> _Exercise objective_
Write out the full listing again, exactly as it stands.

> _Collected data_
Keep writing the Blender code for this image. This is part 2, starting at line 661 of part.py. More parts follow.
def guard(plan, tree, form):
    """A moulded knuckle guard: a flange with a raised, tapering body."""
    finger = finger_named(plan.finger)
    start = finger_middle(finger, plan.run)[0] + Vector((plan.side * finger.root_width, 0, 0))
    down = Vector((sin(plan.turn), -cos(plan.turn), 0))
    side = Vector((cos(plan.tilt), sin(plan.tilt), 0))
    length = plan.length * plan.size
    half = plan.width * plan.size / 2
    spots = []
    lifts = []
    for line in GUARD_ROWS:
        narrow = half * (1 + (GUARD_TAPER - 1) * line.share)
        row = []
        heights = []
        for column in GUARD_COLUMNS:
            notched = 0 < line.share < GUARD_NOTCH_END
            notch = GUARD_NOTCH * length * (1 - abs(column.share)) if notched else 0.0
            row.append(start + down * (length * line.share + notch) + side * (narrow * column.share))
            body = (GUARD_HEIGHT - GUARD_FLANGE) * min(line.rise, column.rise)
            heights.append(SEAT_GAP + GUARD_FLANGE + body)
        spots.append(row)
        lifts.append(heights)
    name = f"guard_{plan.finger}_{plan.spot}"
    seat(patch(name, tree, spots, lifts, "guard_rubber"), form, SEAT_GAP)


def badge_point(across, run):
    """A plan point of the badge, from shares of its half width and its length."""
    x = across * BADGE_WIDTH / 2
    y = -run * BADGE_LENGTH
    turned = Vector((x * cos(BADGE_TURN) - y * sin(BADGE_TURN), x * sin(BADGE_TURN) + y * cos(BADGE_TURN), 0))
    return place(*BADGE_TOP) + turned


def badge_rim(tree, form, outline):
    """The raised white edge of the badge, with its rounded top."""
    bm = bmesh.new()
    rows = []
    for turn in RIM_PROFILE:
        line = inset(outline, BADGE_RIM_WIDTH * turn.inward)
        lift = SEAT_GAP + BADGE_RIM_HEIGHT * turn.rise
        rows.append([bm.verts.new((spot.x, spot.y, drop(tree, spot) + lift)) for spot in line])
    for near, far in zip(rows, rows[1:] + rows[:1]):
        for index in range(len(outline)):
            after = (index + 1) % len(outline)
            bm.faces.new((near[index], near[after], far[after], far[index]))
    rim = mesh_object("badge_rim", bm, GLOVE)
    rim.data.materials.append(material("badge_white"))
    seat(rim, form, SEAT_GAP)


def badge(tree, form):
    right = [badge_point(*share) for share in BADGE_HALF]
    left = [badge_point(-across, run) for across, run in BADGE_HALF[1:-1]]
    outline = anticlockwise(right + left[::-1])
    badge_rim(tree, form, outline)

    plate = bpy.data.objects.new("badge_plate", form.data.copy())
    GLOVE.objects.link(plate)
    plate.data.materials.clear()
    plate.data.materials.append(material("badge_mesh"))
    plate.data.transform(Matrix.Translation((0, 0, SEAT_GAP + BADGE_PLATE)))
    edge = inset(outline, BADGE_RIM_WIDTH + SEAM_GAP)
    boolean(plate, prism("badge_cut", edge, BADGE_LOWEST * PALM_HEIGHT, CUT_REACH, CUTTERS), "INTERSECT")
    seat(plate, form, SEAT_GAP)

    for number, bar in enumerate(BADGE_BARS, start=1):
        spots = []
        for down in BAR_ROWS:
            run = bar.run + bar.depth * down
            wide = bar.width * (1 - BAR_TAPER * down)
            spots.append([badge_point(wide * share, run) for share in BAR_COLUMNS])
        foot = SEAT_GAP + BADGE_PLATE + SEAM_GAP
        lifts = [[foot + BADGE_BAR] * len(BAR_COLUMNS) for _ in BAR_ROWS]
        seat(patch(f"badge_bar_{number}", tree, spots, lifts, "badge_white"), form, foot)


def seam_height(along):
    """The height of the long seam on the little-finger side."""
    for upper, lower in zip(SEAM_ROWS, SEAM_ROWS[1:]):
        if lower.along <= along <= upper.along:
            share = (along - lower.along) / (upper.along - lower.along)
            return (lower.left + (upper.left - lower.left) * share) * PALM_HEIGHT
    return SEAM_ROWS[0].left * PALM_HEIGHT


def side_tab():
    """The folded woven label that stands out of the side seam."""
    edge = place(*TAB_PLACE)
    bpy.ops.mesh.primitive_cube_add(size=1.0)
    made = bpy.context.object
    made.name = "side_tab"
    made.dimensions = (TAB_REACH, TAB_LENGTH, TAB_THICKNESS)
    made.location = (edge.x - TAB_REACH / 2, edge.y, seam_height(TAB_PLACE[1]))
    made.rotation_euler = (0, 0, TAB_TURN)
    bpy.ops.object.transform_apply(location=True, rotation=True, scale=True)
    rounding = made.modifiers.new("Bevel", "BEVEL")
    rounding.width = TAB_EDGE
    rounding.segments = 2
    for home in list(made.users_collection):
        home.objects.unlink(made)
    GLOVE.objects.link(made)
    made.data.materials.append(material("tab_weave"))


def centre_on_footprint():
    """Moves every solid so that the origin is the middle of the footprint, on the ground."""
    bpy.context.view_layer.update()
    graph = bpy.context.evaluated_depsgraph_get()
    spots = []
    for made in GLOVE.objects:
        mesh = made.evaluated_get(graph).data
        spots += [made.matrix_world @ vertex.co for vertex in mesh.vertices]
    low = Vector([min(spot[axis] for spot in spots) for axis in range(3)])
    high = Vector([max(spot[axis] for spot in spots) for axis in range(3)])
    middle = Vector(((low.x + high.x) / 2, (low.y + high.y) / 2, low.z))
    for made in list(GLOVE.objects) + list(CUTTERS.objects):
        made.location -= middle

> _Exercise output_
Keep writing the Blender code for this image. This is part 2, starting at line 661 of part.py. More parts follow.
def guard(plan, tree, form):
    """A moulded knuckle guard: a flange with a raised, tapering body."""
    finger = finger_named(plan.finger)
    start = finger_middle(finger, plan.run)[0] + Vector((plan.side * finger.root_width, 0, 0))
    down = Vector((sin(plan.turn), -cos(plan.turn), 0))
    side = Vector((cos(plan.tilt), sin(plan.tilt), 0))
    length = plan.length * plan.size
    half = plan.width * plan.size / 2
    spots = []
    lifts = []
    for line in GUARD_ROWS:
        narrow = half * (1 + (GUARD_TAPER - 1) * line.share)
        row = []
        heights = []
        for column in GUARD_COLUMNS:
            notched = 0 < line.share < GUARD_NOTCH_END
            notch = GUARD_NOTCH * length * (1 - abs(column.share)) if notched else 0.0
            row.append(start + down * (length * line.share + notch) + side * (narrow * column.share))
            body = (GUARD_HEIGHT - GUARD_FLANGE) * min(line.rise, column.rise)
            heights.append(SEAT_GAP + GUARD_FLANGE + body)
        spots.append(row)
        lifts.append(heights)
    name = f"guard_{plan.finger}_{plan.spot}"
    seat(patch(name, tree, spots, lifts, "guard_rubber"), form, SEAT_GAP)


def badge_point(across, run):
    """A plan point of the badge, from shares of its half width and its length."""
    x = across * BADGE_WIDTH / 2
    y = -run * BADGE_LENGTH
    turned = Vector((x * cos(BADGE_TURN) - y * sin(BADGE_TURN), x * sin(BADGE_TURN) + y * cos(BADGE_TURN), 0))
    return place(*BADGE_TOP) + turned


def badge_rim(tree, form, outline):
    """The raised white edge of the badge, with its rounded top."""
    bm = bmesh.new()
    rows = []
    for turn in RIM_PROFILE:
        line = inset(outline, BADGE_RIM_WIDTH * turn.inward)
        lift = SEAT_GAP + BADGE_RIM_HEIGHT * turn.rise
        rows.append([bm.verts.new((spot.x, spot.y, drop(tree, spot) + lift)) for spot in line])
    for near, far in zip(rows, rows[1:] + rows[:1]):
        for index in range(len(outline)):
            after = (index + 1) % len(outline)
            bm.faces.new((near[index], near[after], far[after], far[index]))
    rim = mesh_object("badge_rim", bm, GLOVE)
    rim.data.materials.append(material("badge_white"))
    seat(rim, form, SEAT_GAP)


def badge(tree, form):
    right = [badge_point(*share) for share in BADGE_HALF]
    left = [badge_point(-across, run) for across, run in BADGE_HALF[1:-1]]
    outline = anticlockwise(right + left[::-1])
    badge_rim(tree, form, outline)

    plate = bpy.data.objects.new("badge_plate", form.data.copy())
    GLOVE.objects.link(plate)
    plate.data.materials.clear()
    plate.data.materials.append(material("badge_mesh"))
    plate.data.transform(Matrix.Translation((0, 0, SEAT_GAP + BADGE_PLATE)))
    edge = inset(outline, BADGE_RIM_WIDTH + SEAM_GAP)
    boolean(plate, prism("badge_cut", edge, BADGE_LOWEST * PALM_HEIGHT, CUT_REACH, CUTTERS), "INTERSECT")
    seat(plate, form, SEAT_GAP)

    for number, bar in enumerate(BADGE_BARS, start=1):
        spots = []
        for down in BAR_ROWS:
            run = bar.run + bar.depth * down
            wide = bar.width * (1 - BAR_TAPER * down)
            spots.append([badge_point(wide * share, run) for share in BAR_COLUMNS])
        foot = SEAT_GAP + BADGE_PLATE + SEAM_GAP
        lifts = [[foot + BADGE_BAR] * len(BAR_COLUMNS) for _ in BAR_ROWS]
        seat(patch(f"badge_bar_{number}", tree, spots, lifts, "badge_white"), form, foot)


def seam_height(along):
    """The height of the long seam on the little-finger side."""
    for upper, lower in zip(SEAM_ROWS, SEAM_ROWS[1:]):
        if lower.along <= along <= upper.along:
            share = (along - lower.along) / (upper.along - lower.along)
            return (lower.left + (upper.left - lower.left) * share) * PALM_HEIGHT
    return SEAM_ROWS[0].left * PALM_HEIGHT


def side_tab():
    """The folded woven label that stands out of the side seam."""
    edge = place(*TAB_PLACE)
    bpy.ops.mesh.primitive_cube_add(size=1.0)
    made = bpy.context.object
    made.name = "side_tab"
    made.dimensions = (TAB_REACH, TAB_LENGTH, TAB_THICKNESS)
    made.location = (edge.x - TAB_REACH / 2, edge.y, seam_height(TAB_PLACE[1]))
    made.rotation_euler = (0, 0, TAB_TURN)
    bpy.ops.object.transform_apply(location=True, rotation=True, scale=True)
    rounding = made.modifiers.new("Bevel", "BEVEL")
    rounding.width = TAB_EDGE
    rounding.segments = 2
    for home in list(made.users_collection):
        home.objects.unlink(made)
    GLOVE.objects.link(made)
    made.data.materials.append(material("tab_weave"))


def centre_on_footprint():
    """Moves every solid so that the origin is the middle of the footprint, on the ground."""
    bpy.context.view_layer.update()
    graph = bpy.context.evaluated_depsgraph_get()
    spots = []
    for made in GLOVE.objects:
        mesh = made.evaluated_get(graph).data
        spots += [made.matrix_world @ vertex.co for vertex in mesh.vertices]
    low = Vector([min(spot[axis] for spot in spots) for axis in range(3)])
    high = Vector([max(spot[axis] for spot in spots) for axis in range(3)])
    middle = Vector(((low.x + high.x) / 2, (low.y + high.y) / 2, low.z))
    for made in list(GLOVE.objects) + list(CUTTERS.objects):
        made.location -= middle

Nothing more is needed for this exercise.